Sapphire Gems lay brown eggs. They are homozygous for the not-blue egg gene. The "Sapphire" in their name is because they have blue feathers, not anything to do with egg color.
https://hoovershatchery.com/sapphiregem.html

Since the pullet does lay blue or light green eggs, she did inherit the blue egg gene from her Easter Egger mother. She just didn't get enough brown egg genes to lay dark green eggs ("olive").

Blue egg layer to a brown egg layer. That simple. You want darker olive, use darker brown egg layer like Marans.
That would be my advice too: use a rooster with the genes for darker brown eggs.
 
Sapphire Gems lay brown eggs. They are homozygous for the not-blue egg gene. The "Sapphire" in their name is because they have blue feathers, not anything to do with egg color.
https://hoovershatchery.com/sapphiregem.html

Since the pullet does lay blue or light green eggs, she did inherit the blue egg gene from her Easter Egger mother. She just didn't get enough brown egg genes to lay dark green eggs ("olive").
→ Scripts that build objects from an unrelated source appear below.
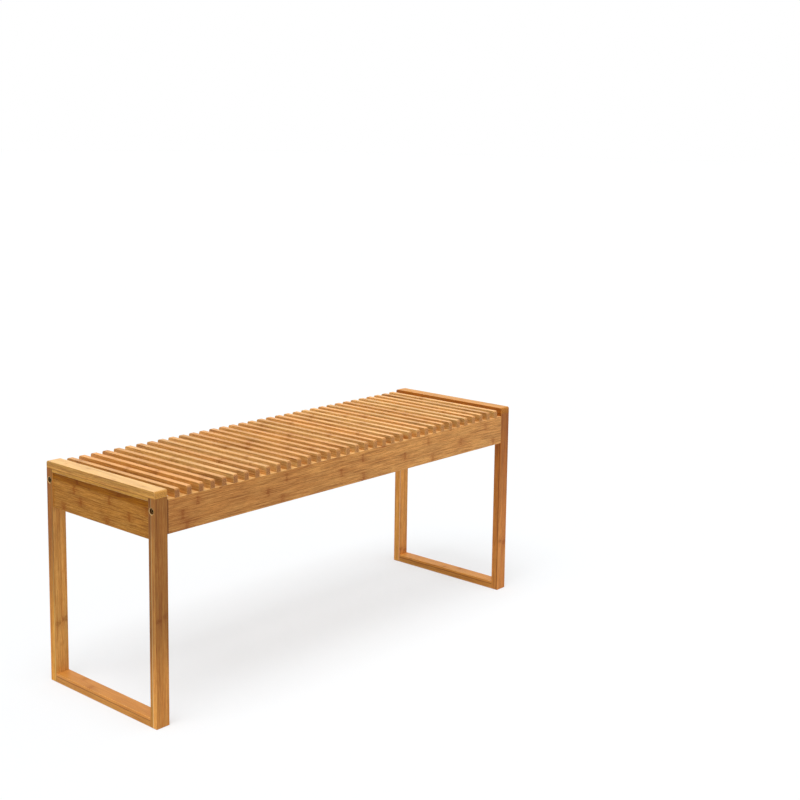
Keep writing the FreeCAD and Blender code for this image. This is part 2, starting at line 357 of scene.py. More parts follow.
@dataclass(frozen=True)
class Grain:
    """Sizes of bamboo's fibres, streaks, knuckles and end grain in metres, and how strongly they show.

    A cut is the range of a noise over which its marks come on.
    """

    fibres: Cells = Cells(30 * MM, 0.42 * MM, 2, 0.55)
    dashes: Cells = Cells(12 * MM, 0.42 * MM)
    dash_cut: Range = (0.5, 0.66)
    dash_share: float = 0.6
    bands: Cells = Cells(70 * MM, 1.7 * MM, 2, 0.65)
    band_share: float = 0.55
    tone_stops: tuple[float, float, float] = (0.37, 0.5, 0.62)
    clouds: Cells = Cells(70 * MM, 14 * MM)
    cloud_swing: float = 0.5
    waves: Cells = Cells(90 * MM, 14 * MM)
    wave_height: float = 0.9 * MM
    curls: Cells = Cells(3.5 * MM, 3.5 * MM)
    curl_height: float = 3.2 * MM
    knuckle_core: float = 2.1 * MM
    knuckle_length: float = 7 * MM
    knuckle_reach: float = 26 * MM
    knuckle_wander: float = 10 * MM
    knuckle_patch: float = 4.5 * MM
    knuckle_uneven: Range = (0.1, 1.9)
    knuckle_breadth: Range = (0.6, 1.4)
    knuckle_inset: Range = (0.2 * MM, 2.0 * MM)
    knuckle_share: float = 0.9
    halo_share: float = 0.3
    strokes: Cells = Cells(1.8 * MM, 0.65 * MM, 2, 0.6)
    stroke_cut: Range = (0.4, 0.54)
    blots: Cells = Cells(3.2 * MM, 3.2 * MM, 2, 0.6)
    blot_cut: Range = (0.36, 0.56)
    dots_floor: float = 0.4
    flecks: Cells = Cells(0.9 * MM, 0.3 * MM)
    fleck_cut: Range = (0.42, 0.62)
    glue_line: float = 0.25 * MM
    glue_share: float = 0.35
    tone_swing: float = 0.14
    hue_swing: float = 0.5


@dataclass(frozen=True)
class Sheen:
    """How the oiled surface shines, and how deep its grain is."""

    roughness: float = 0.46
    roughness_swing: float = 0.25
    knuckle_roughness: float = 0.12
    end_roughness: float = 0.15
    specular: float = 0.22
    grain_depth: float = 0.12 * MM
    grain_strength: float = 0.6
    knuckle_depth: float = 0.5


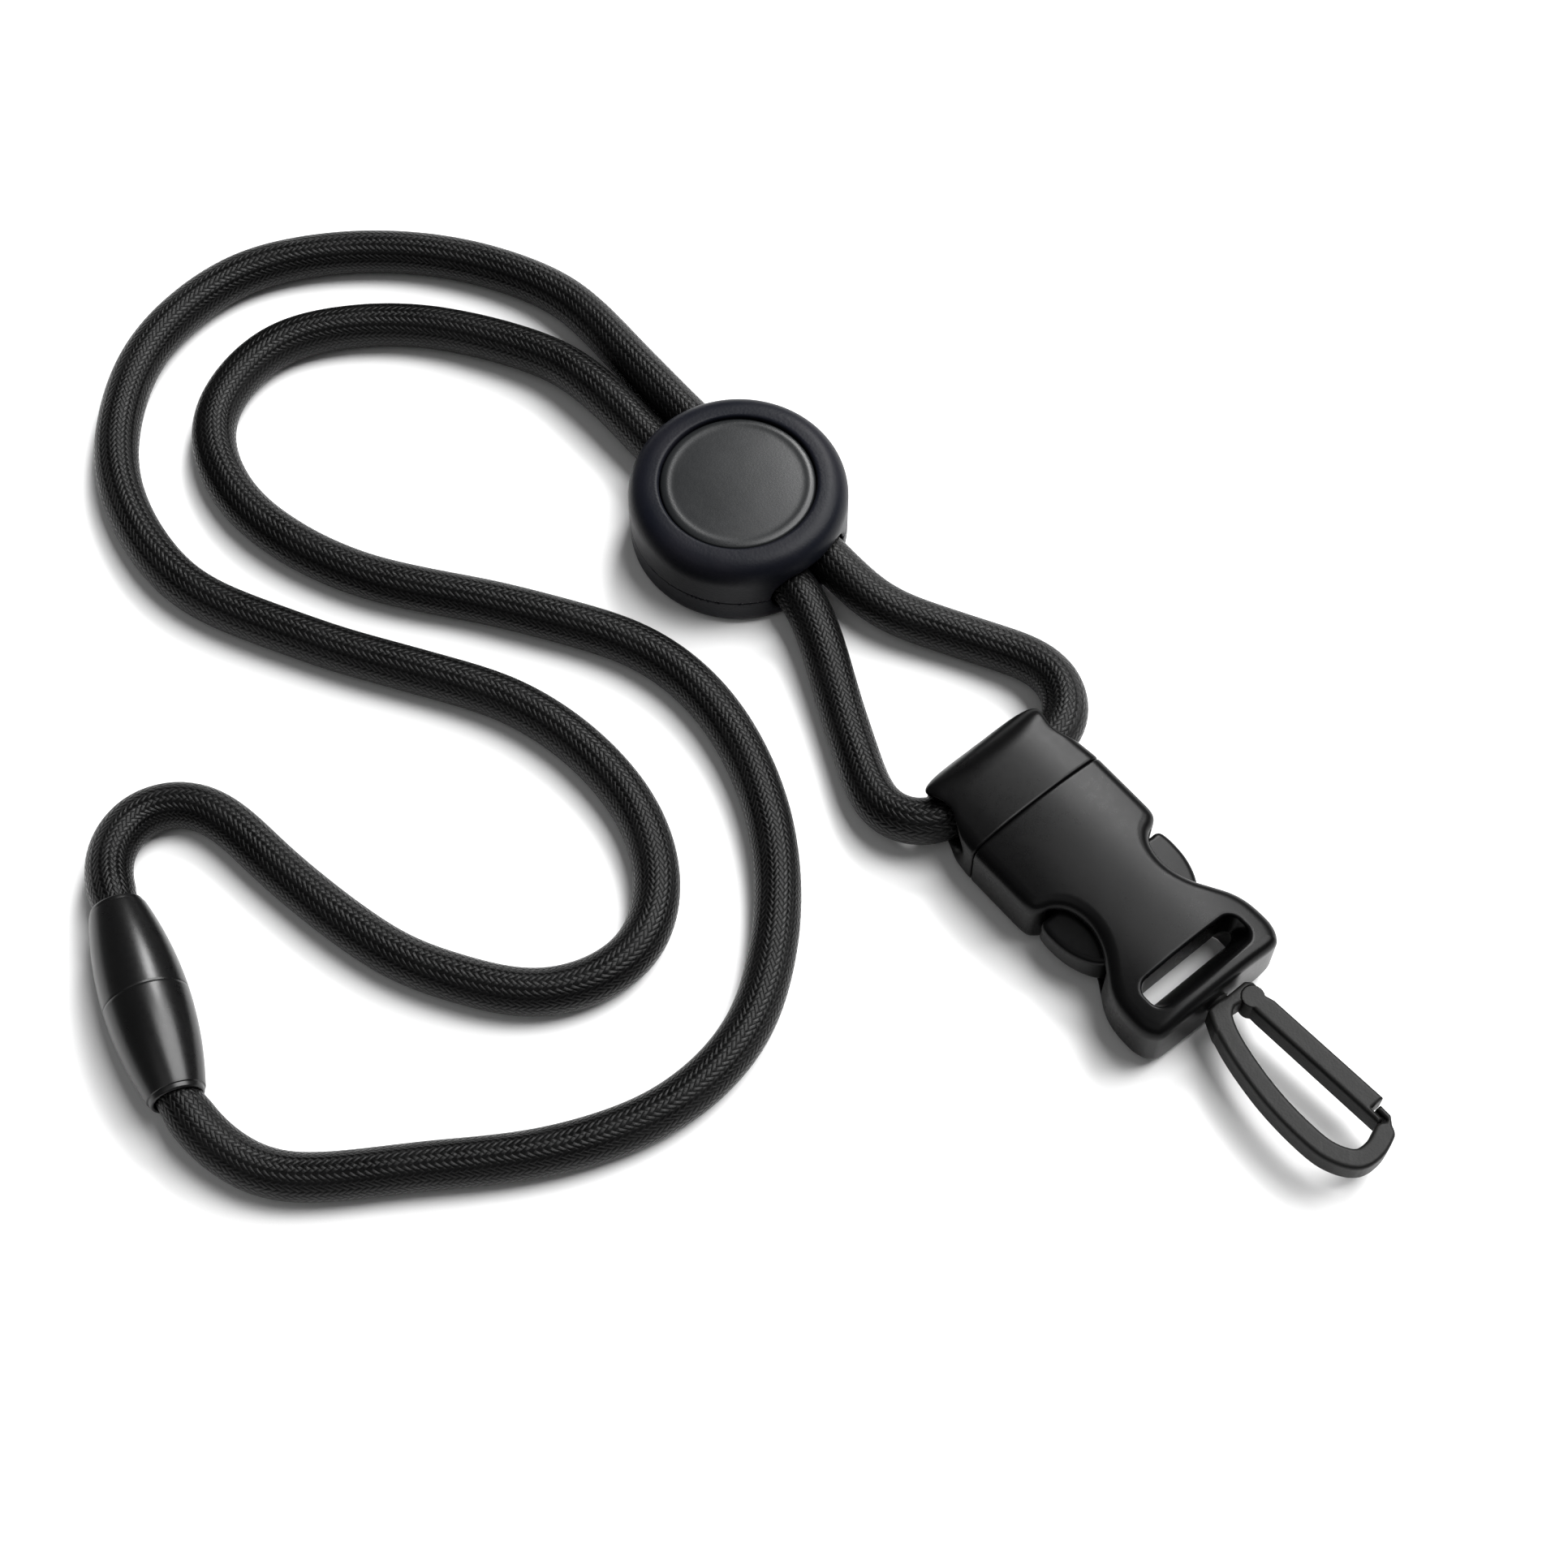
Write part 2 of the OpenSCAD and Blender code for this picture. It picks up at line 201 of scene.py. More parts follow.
def block(x, y, z, centre, half, corner=0.0):
    """Box with round edges, from its centre and half its size each way."""
    return rounded([np.abs(p - c) - h for p, c, h in zip((x, y, z), centre, half)], corner)


def rod(u, v, radius):
    """Endless rod along the axis where u and v are zero."""
    return np.sqrt(u**2 + v**2) - radius


def to_line(x, y, start, end):
    """Distance to a straight line between two plan points."""
    (ax, ay), (bx, by) = start, end
    ex, ey, wx, wy = bx - ax, by - ay, x - ax, y - ay
    t = np.clip((wx * ex + wy * ey) / max(ex * ex + ey * ey, 1e-9), 0, 1)
    return np.sqrt((wx - ex * t) ** 2 + (wy - ey * t) ** 2)


def outline(x, y, points):
    """Signed distance to a closed plan outline, negative inside."""
    distance, outside = np.inf, True
    for start, end in zip(points, np.roll(points, -1, 0)):
        distance = np.minimum(distance, to_line(x, y, start, end))
        # The point is inside after an odd number of edges crossed on the way out
        (ax, ay), (bx, by) = start, end
        above, below, left = y >= ay, y < by, (bx - ax) * (y - ay) > (by - ay) * (x - ax)
        outside = outside ^ ((above & below & left) | (~above & ~below & ~left))
    return np.where(outside, 1, -1) * distance


def ribbon(x, y, path, width):
    """Signed distance to a round-ended stroke along a plan path."""
    lines = [to_line(x, y, start, end) for start, end in itertools.pairwise(path)]
    return functools.reduce(np.minimum, lines) - width / 2


def smooth_line(points, per_span):
    """Smooth curve through points. The first and the last only steer its ends."""
    p = np.array(points, float)
    t = np.linspace(0, 1, per_span, endpoint=False)[:, None]
    spans = [
        0.5
        * (
            2 * b
            + (c - a) * t
            + (2 * a - 5 * b + 4 * c - d) * t**2
            + (3 * b - a - 3 * c + d) * t**3
        )
        for a, b, c, d in zip(p, p[1:], p[2:], p[3:])
    ]
    return np.concatenate(spans + [p[-2:-1]])


def both_sides(side):
    """Closed outline from its +Y side, whose mirror image follows it backwards."""
    side = np.array(side, float)
    return np.concatenate([side, side[::-1] * (1, -1)])


def lathe(name, profile, origin, angle, material, sides=96):
    """Solid turned from a closed profile of (distance along the axis, radius) round a level axis."""
    along, radius = np.array(profile, float).T
    turn = np.arange(sides) * 2 * math.pi / sides
    axis = np.array([math.cos(angle), math.sin(angle), 0])
    side = np.array([-math.sin(angle), math.cos(angle), 0])
    up = np.array([0, 0, 1])
    points, rows = [], []
    for s, r in zip(along, radius):
        middle = origin + s * axis
        if r < 1e-6:
            rows.append([len(points)] * sides)
            points.append(middle)
            continue
        rows.append(list(range(len(points), len(points) + sides)))
        points += [middle + r * (math.cos(a) * side + math.sin(a) * up) for a in turn]
    faces = []
    for low, high in zip(rows, rows[1:] + rows[:1]):
        for k in range(sides):
            m = (k + 1) % sides
            face = list(dict.fromkeys([low[k], low[m], high[m], high[k]]))
            if len(face) > 2:
                faces.append(face[::-1])
    return new_mesh(name, points, faces, material, sharp_angle=math.radians(50))


# ---- Materials ----


class Paint:
    """One material with a short way to write its nodes."""

    def __init__(self, name):
        self.material = bpy.data.materials.new(name)
        self.material.use_nodes = True
        self.nodes = self.material.node_tree.nodes
        self.links = self.material.node_tree.links
        self.shader = self.nodes["Principled BSDF"]

    def put(self, socket, value):
        """Links another node's output to a socket, or sets a plain value on it."""
        if isinstance(value, bpy.types.NodeSocket):
            self.links.new(value, socket)
        else:
            socket.default_value = value

    def math(self, operation, *values):
        """Result of a Math node."""
        node = self.nodes.new("ShaderNodeMath")
        node.operation = operation
        for socket, value in zip(node.inputs, values):
            self.put(socket, value)
        return node.outputs[0]

    def noise(self, scale, detail=3.0, roughness=0.5):
        """Noise with about this many lumps per metre."""
        node = self.nodes.new("ShaderNodeTexNoise")
        node.inputs["Scale"].default_value = scale
        node.inputs["Detail"].default_value = detail
        node.inputs["Roughness"].default_value = roughness
        self.put(node.inputs["Vector"], self.coordinates("Object"))
        return node.outputs["Fac"]

    def grain(self, scale):
        """Small round cells, as on a spark-eroded mould."""
        node = self.nodes.new("ShaderNodeTexVoronoi")
        node.inputs["Scale"].default_value = scale
        self.put(node.inputs["Vector"], self.coordinates("Object"))
        return node.outputs["Distance"]

    def coordinates(self, kind):
        """Object or UV coordinates, from one node for the whole material."""
        found = [n for n in self.nodes if n.type == "TEX_COORD"]
        node = found[0] if found else self.nodes.new("ShaderNodeTexCoord")
        return node.outputs[kind]

    def ramp(self, value, low, high, from_low=0.0, from_high=1.0):
        """Number that goes from low to high as value goes from from_low to from_high."""
        node = self.nodes.new("ShaderNodeMapRange")
        for socket, v in zip(node.inputs, (value, from_low, from_high, low, high)):
            self.put(socket, v)
        return node.outputs[0]

    def mix(self, share, a, b):
        """Colour between a, at share 0, and b, at share 1."""
        node = self.nodes.new("ShaderNodeMix")
        node.data_type = "RGBA"
        self.put(node.inputs["Factor"], share)
        self.put(node.inputs["A"], a if isinstance(a, bpy.types.NodeSocket) else (*a, 1))
        self.put(node.inputs["B"], b if isinstance(b, bpy.types.NodeSocket) else (*b, 1))
        return node.outputs["Result"]

    def bump(self, height, distance, strength=1.0, under=None):
        """Normal of a relief this many metres deep, on top of the one under it, if any."""
        node = self.nodes.new("ShaderNodeBump")
        node.inputs["Distance"].default_value = distance
        node.inputs["Strength"].default_value = strength
        self.links.new(height, node.inputs["Height"])
        if under:
            self.links.new(under, node.inputs["Normal"])
        return node.outputs["Normal"]

    def edges(self):
        """Near 1 on outer edges, near 0 elsewhere."""
        node = self.nodes.new("ShaderNodeNewGeometry")
        return self.ramp(node.outputs["Pointiness"], 0, 1, 0.53, 0.62)

    def finish(self, color, roughness, normal, **constants):
        """The finished material. The constants are the same all over it."""
        self.put(self.shader.inputs["Base Color"], color)
        self.put(self.shader.inputs["Roughness"], roughness)
        self.put(self.shader.inputs["Normal"], normal)
        for name, value in constants.items():
            self.shader.inputs[name.replace("_", " ")].default_value = value
        return self.material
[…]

Thanks for the correction. I don’t keep up on all the weird crossbred named “breeds” lol. Sorry if my original comment confused anyone then.
 
Thanks for the correction. I don’t keep up on all the weird crossbred named “breeds” lol. Sorry if my original comment confused anyone then.
I know how that goes. Every time I turn around there are a few more!

The "Sapphire Gems" came out a few years ago when blue-feathered sexlinks were the new exciting thing, and some hatchery put a clever name on them (maybe Hoovers?)
 
The problem doesn’t seem to be with the blue layers, but with your rooster. They passed the blue gene down to your chick ( which is a pretty hen). Apparently the brown was not inherited and hence no green/olive.
Oh so I should probably use a pure breed then? That makes sense about the brown gene not inherited. I'm really bad about all the genes stuff lol.
 
Unfortunately I don't have any pure breed roos at the moment so I will probably have to get one in the future as well as a few blue layers and put them all in one coop. I am awful with all the genes stuff so I hope I'm successful in my chicken breeding😆 Is there any way to know if the hen has 2 blue shell genes?
 
Oh so I should probably use a pure breed then? That makes sense about the brown gene not inherited. I'm really bad about all the genes stuff lol.
A purebred is more likely to produce daughters with consistent genes for the amount of brown on the eggs. A hybrid is more likely to produce variable offspring. So if you hatch more daughters from the current rooster and hen, you might find that some daughters lay darker green eggs than others. I would not expect any to be very dark green, but some will probably be darker than what the first pullet lays.

What you really need is a rooster with the genes for dark brown eggs, regardless of whether he is purebred or not. For example, "Midnight Majesty Marans" are a hybrid that produces dark brown eggs. A rooster of that hybrid would probably work for breeding Olive Eggers, because it is a mix of two different colors of Marans (so there are genes for dark brown eggs on both sides of the cross.)

Is there any way to know if the hen has 2 blue shell genes?
You can breed her to a rooster with no blue egg genes, raise a bunch of daughters, and see if they all lay eggs with blue in them (blue, green, or olive). If any daughter lays eggs with no blue, then the mother has a not-blue egg gene. If every pullet lays eggs with blue, and you have more than about 8 of them, you can be pretty sure the hen does have two blue egg shell genes.

Or you can get a DNA test:
https://iqbirdtesting.com/blueegg
The DNA test is probably cheaper than raising a bunch of daughters to laying age just so you can tell how many blue egg genes their mother has. But if you wanted to raise the pullets anyway, there would be no point in also paying for a DNA test, because the pullets would eventually give you the answer.